Updated: Sep 8, 2018

The ancestral homeland in the United States for the descendants of Alexander Joyce (1719-1778) and Thomas Joyce (1722-1780), originated in Virginia. However, by the early 19th century it had spread to Rockngham County, North Carolina, Guilford County, North Carolina, and beyond. As the lineages of both brothers migrated to the west and south, those who remained in North Carolina would sometimes move back to southern Virginia.

Born in 1813 to Thomas Joyce (b. 1771-1842) and Nancy Joyce (b. 1774-1849), in North Carolina, Crowing Tom Joyce followed a similar pattern.

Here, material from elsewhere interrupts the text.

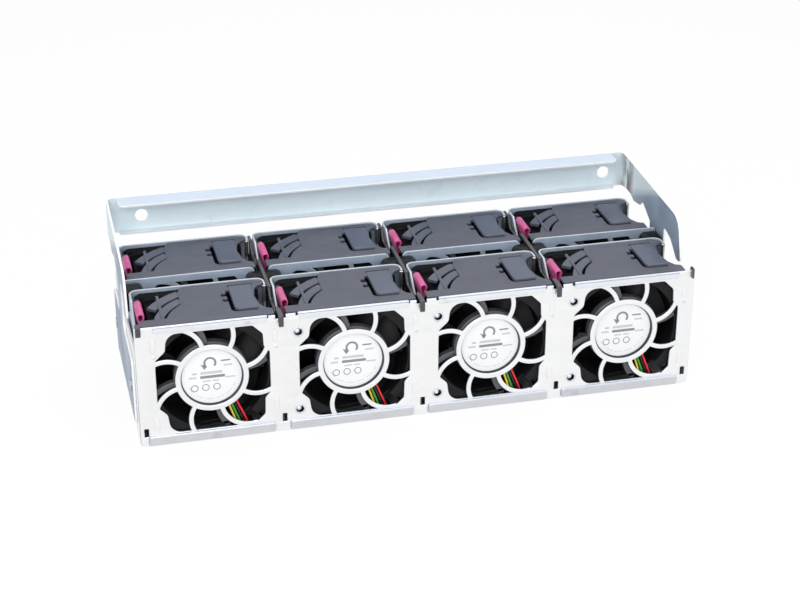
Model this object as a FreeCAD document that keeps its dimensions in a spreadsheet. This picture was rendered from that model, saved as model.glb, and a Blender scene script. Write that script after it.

Descended from the "Coon" line of Joyces, Crowing Tom's grandparents were John "Coon" Joyce (b. 1750-1814)) and Peggy. Accustomed to the rolling, green hills along the familiar Mayo River in Stokes and Rockingham County, North Carolina, Thomas like his brother, Alexander Joyce, was given land by his father, Thomas Joyce (b. 1771-1842). Deeded 211 acres of land in Henry County, Virginia, on November 27, 1840. he spent the rest of his life there,

From him descend part of the Joyces of modern day, Henry County, Virginia. As a 3rd great grandchild of Thomas Joyce (1813-1893), I still cherish my childhood memories of visiting this Ancestral homeland. From those years, I remember the origin story on why they called him "Crowing Tom". Blessed with the talent of mimicking roosters, he could make roosters from miles around answer his call.

By the end of his life, Crowing Tom and his wife, Martha hill, had raised a total of eight children. From Sarah Joyce (b. 1843), Nancy E Joyce (b. abt 1845), William Thomas Joyce (1848-1922), John David Joyce (1851-1904), Martha Ellen (b. 1858), Ida Mae Joyce (1859-1922), Rosa Parrie Joyce (1861-1932), and Robert Lee Joyce (1865-1943), he helped to permanently plant the lineage of Alexander and Thomas Joyce in Henry County, Virginia.